* START MATERIAL FOR THIS EXERCISE *
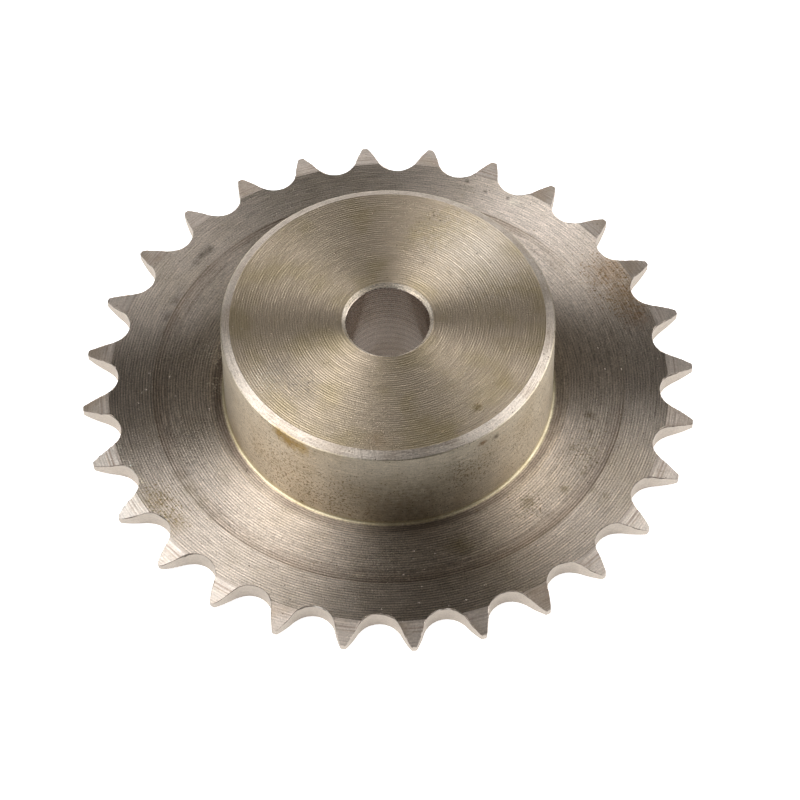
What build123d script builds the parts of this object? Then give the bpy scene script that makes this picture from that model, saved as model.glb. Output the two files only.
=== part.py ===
from build123d import *

import os
from math import acos, atan2, cos, hypot, pi, radians, sin, sqrt

# Chain sprocket with a one-sided hub, turned and hobbed from one piece of steel.
# Frame: origin on the bore's axis at the disc's back face, +Z along the bore towards the hub.
# One tooth points along +X. All sizes are in millimetres.

# The chain that runs on it
CHAIN_PITCH = 8.0
ROLLER_DIAMETER = 5.0

# Teeth
TOOTH_COUNT = 28
TIP_DIAMETER = 74.5
SEAT_CLEARANCE = 0.25  # the roller seat's radius over the roller's own
SEAT_ANGLE = 133.0  # degrees of the seat that a roller touches
FLANK_RADIUS = 14.0  # rounded flank from the seat up to the tip

# Disc
DISC_THICKNESS = 2.4  # of the outer ring, which carries the teeth
RELIEF_DIAMETER = 68.1  # where the bevel beside the teeth begins, on both faces
TIP_THICKNESS = 0.85  # what the two bevels leave of the disc at the tip
RECESS_DIAMETER = 57.7  # inside this the hub's side of the disc is faced a little deeper
RECESS_DEPTH = 0.25
RECESS_SLOPE_WIDTH = 1.65  # across the slope that leads from the outer ring down to that depth
DIP_DIAMETER = 44.0  # inside this the recess dips towards the hub's foot
DIP_START_DEPTH = 0.3
FOOT_DEPTH = 0.53

# Hub
HUB_DIAMETER = 40.0
OVERALL_LENGTH = 15.6  # from the disc's back face to the hub's face
HUB_CHAMFER_WIDTH = 1.1  # across the hub's face
HUB_CHAMFER_DEPTH = 0.6  # down the hub's side
FOOT_RADIUS = 0.35  # fillet where the hub meets the disc

# Pilot bore
BORE_DIAMETER = 10.0
BORE_CHAMFER = 0.5

# How far the gap's cut goes on past the metal
FLANK_RUN_OUT = 0.6  # the rounded flank, beyond the tip
MOUTH_RUN_OUT = 3.0  # the straight mouth, beyond the tip
FACE_RUN_OUT = 1.0  # above and below the disc

PITCH_RADIUS = CHAIN_PITCH / (2 * sin(pi / TOOTH_COUNT))
SEAT_RADIUS = ROLLER_DIAMETER / 2 + SEAT_CLEARANCE
TIP_RADIUS = TIP_DIAMETER / 2
TOOTH_STEP = 360 / TOOTH_COUNT


def half_section():
    """The turned shape on one side of the axis, from the bore out to the tooth tip."""
    bore = BORE_DIAMETER / 2
    bore_mouth = bore + BORE_CHAMFER
    hub = HUB_DIAMETER / 2
    foot_floor = DISC_THICKNESS - FOOT_DEPTH
    foot_top = foot_floor + FOOT_RADIUS
    bevel_depth = (DISC_THICKNESS - TIP_THICKNESS) / 2

    below_foot = Polyline(
        (hub + FOOT_RADIUS, foot_floor),
        (DIP_DIAMETER / 2, DISC_THICKNESS - DIP_START_DEPTH),
        (RECESS_DIAMETER / 2 - RECESS_SLOPE_WIDTH, DISC_THICKNESS - RECESS_DEPTH),
        (RECESS_DIAMETER / 2, DISC_THICKNESS),
        (RELIEF_DIAMETER / 2, DISC_THICKNESS),
        (TIP_RADIUS, DISC_THICKNESS - bevel_depth),
        (TIP_RADIUS, bevel_depth),
        (RELIEF_DIAMETER / 2, 0),
        (bore_mouth, 0),
        (bore, BORE_CHAMFER),
        (bore, OVERALL_LENGTH - BORE_CHAMFER),
        (bore_mouth, OVERALL_LENGTH),
        (hub - HUB_CHAMFER_WIDTH, OVERALL_LENGTH),
        (hub, OVERALL_LENGTH - HUB_CHAMFER_DEPTH),
        (hub, foot_top),
    )
    foot_bend = FOOT_RADIUS * (1 - 1 / sqrt(2))
    foot = ThreePointArc(
        (hub, foot_top),
        (hub + foot_bend, foot_floor + foot_bend),
        (hub + FOOT_RADIUS, foot_floor),
    )
    return Plane.XZ * make_face(below_foot + foot)


def turned_blank():
    """The lathe's work: disc, hub, foot fillet, chamfers and bore, before any tooth is cut."""
    return revolve(half_section(), Axis.Z, 360)


def flank_arc(side):
    """Rounded flank of one gap, from its roller seat to a little past the tip circle.

    side is +1 for the flank on the gap's +Y side and -1 for the one on its -Y side.
    """
    seat_end = radians(180 - SEAT_ANGLE / 2)
    start = Vector(PITCH_RADIUS + SEAT_RADIUS * cos(seat_end), SEAT_RADIUS * sin(seat_end))
    to_centre = SEAT_RADIUS + FLANK_RADIUS
    centre = Vector(PITCH_RADIUS + to_centre * cos(seat_end), to_centre * sin(seat_end))

    # A circle about the axis, just outside the tips, crosses the flank's circle at its outer end
    reach = TIP_RADIUS + FLANK_RUN_OUT
    centre_distance = hypot(centre.X, centre.Y)
    along = (centre_distance**2 + reach**2 - FLANK_RADIUS**2) / (2 * centre_distance)
    turn = atan2(centre.Y, centre.X) - acos(along / reach)
    end = Vector(reach * cos(turn), reach * sin(turn))

    halfway = centre + ((start + end) * 0.5 - centre).normalized() * FLANK_RADIUS
    points = [Vector(p.X, side * p.Y) for p in (start, halfway, end)]
    return ThreePointArc(*points)


def gap_cutter():
    """One tooth gap, the space that a roller of the chain drops into, centred on the +X axis."""
    mouth_x = TIP_RADIUS + MOUTH_RUN_OUT
    left = flank_arc(1)
    right = flank_arc(-1)
    seat = ThreePointArc(left @ 0, (PITCH_RADIUS - SEAT_RADIUS, 0), right @ 0)
    mouth = Polyline(left @ 1, (mouth_x, (left @ 1).Y), (mouth_x, (right @ 1).Y), right @ 1)
    outline = make_face(seat + left + mouth + right)
    return extrude(Plane.XY.offset(-FACE_RUN_OUT) * outline, DISC_THICKNESS + 2 * FACE_RUN_OUT)


def sprocket():
    """The finished piece: the turned blank with every gap hobbed through its rim."""
    cutter = gap_cutter()
    gaps = [Rot(Z=(k + 0.5) * TOOTH_STEP) * cutter for k in range(TOOTH_COUNT)]
    return turned_blank() - gaps


def main():
    piece = sprocket()
    piece.label = "sprocket"
    os.makedirs("parts", exist_ok=True)
    export_step(piece, "parts/sprocket.step")


main()
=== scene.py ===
import random
from math import acos, atan2, cos, hypot, pi, radians, sin, sqrt, tau

import bmesh
import bpy
from mathutils import Matrix, Vector, noise


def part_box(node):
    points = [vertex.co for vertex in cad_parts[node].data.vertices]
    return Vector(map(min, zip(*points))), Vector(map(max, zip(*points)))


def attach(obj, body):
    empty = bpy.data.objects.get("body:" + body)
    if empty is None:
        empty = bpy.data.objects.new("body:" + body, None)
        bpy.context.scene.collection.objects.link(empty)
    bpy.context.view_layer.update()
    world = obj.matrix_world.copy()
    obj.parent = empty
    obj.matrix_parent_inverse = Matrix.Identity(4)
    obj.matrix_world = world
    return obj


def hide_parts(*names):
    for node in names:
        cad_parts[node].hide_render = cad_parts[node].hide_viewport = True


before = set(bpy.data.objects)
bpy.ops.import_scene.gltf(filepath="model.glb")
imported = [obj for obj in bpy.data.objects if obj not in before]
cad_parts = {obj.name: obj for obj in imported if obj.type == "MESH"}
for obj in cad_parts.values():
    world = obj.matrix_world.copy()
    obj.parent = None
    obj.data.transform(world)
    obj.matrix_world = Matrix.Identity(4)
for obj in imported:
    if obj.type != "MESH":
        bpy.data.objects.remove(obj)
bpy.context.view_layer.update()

# ---------------------------------------------------------------------------------------------
# Hub face
# The sprocket is one piece of mild steel. The lathe faces the hub's end first: the tool's round
# nose leaves a scallop at every turn, and those fine rings spread each light into a fan.
# ---------------------------------------------------------------------------------------------
MM = 0.001  # sizes are in mm here, and in metres in Blender
blank_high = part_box("sprocket")[1]
HUB_TOP = blank_high.z / MM

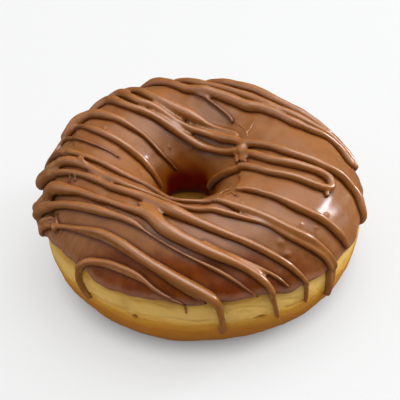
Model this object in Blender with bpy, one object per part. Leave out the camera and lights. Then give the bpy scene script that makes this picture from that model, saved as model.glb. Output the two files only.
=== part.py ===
"""Ring doughnut with a chocolate glaze and a chocolate drizzle, standing on z = 0, in metres.

Two pieces: "dough", the fried yeast ring, and "icing", the glaze that coats its top and the
wall of its hole, with every strand of the drizzle fused to it.

A place on the ring is given by two angles in degrees. The turn is the direction seen from the
middle of the hole: 0 is +X, 90 is +Y, the far side. The tilt goes round the ring's section:
0 is the crest, 90 the widest level outside, -90 the neck of the hole, 180 the underside.
"""

import math

import bmesh
import bpy
import numpy as np
from mathutils import Vector

MM = 0.001

# The ring, in millimetres.
OUTER_RADIUS = 44.9
NECK_RADIUS = 7.2
HEIGHT = 36.9
WIDEST_LEVEL = 17.1
HOLE_MIDDLE = (-3.5, 0.6)  # the hole is off the centre of the outline
ROUND_MIDDLE = (1.2, 1.1)  # puts the middle of the whole object over the origin
BELLY_POWER = 0.82  # under 1 makes the lower half squarer than an ellipse
FLAT_SINK = 0.3  # how far the round underside is flattened by its own weight
OUTLINE_WAVES = ((2, -1.65, 29), (3, 0.4, -17))  # waves a turn, height, turn of the peak

# The glaze, in millimetres.
COAT_SINK = 1.0  # the dough lies this much lower under the glaze
COAT_GAP = 0.3  # between dough and glaze
COAT = 1.0
LIP = 0.45  # thickness at the rim
HOLE_EDGE = -92  # tilt where the glaze ends in the hole
# Tilt where the glaze ends outside, at these turns.
GLAZE_EDGE = (
    (0, 81), (28, 78), (60, 79), (95, 76), (128, 79), (160, 77), (180, 81), (195, 84), (205, 75),
    (226, 74), (240, 78), (254, 74), (270, 78.5), (290, 78), (303, 82.5), (330, 83.5), (344, 80),
)

# The drizzle. Each strand runs through (turn, tilt) places and has widths in millimetres,
# spread evenly along those places.
STRAND_FOOT = 0.45  # how far the flat foot of a strand lies above the dough
STRAND_RISE = (0.35, 0.72)  # height over the glaze: this much, and this share of the width
STRAND_SIDES = 6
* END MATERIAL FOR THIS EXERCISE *
**GIVEN EXERCISE**. Restate word for word only the lines running from the beginning of the data to the line holding "# One tooth", both included.

**EXERCISE SOLUTION**.
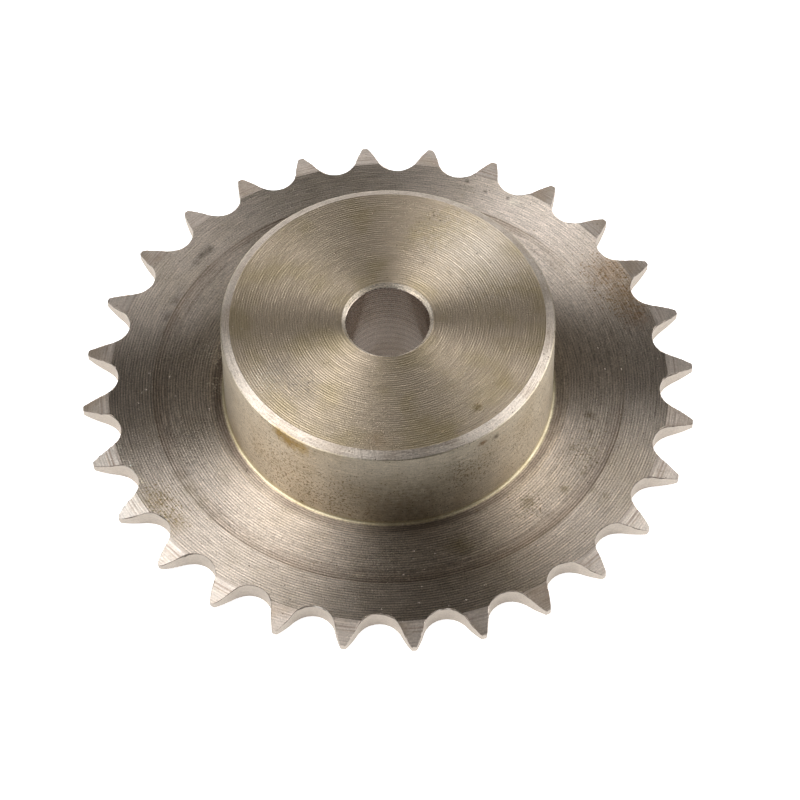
What build123d script builds the parts of this object? Then give the bpy scene script that makes this picture from that model, saved as model.glb. Output the two files only.
=== part.py ===
from build123d import *

import os
from math import acos, atan2, cos, hypot, pi, radians, sin, sqrt

# Chain sprocket with a one-sided hub, turned and hobbed from one piece of steel.
# Frame: origin on the bore's axis at the disc's back face, +Z along the bore towards the hub.
# One tooth points along +X. All sizes are in millimetres.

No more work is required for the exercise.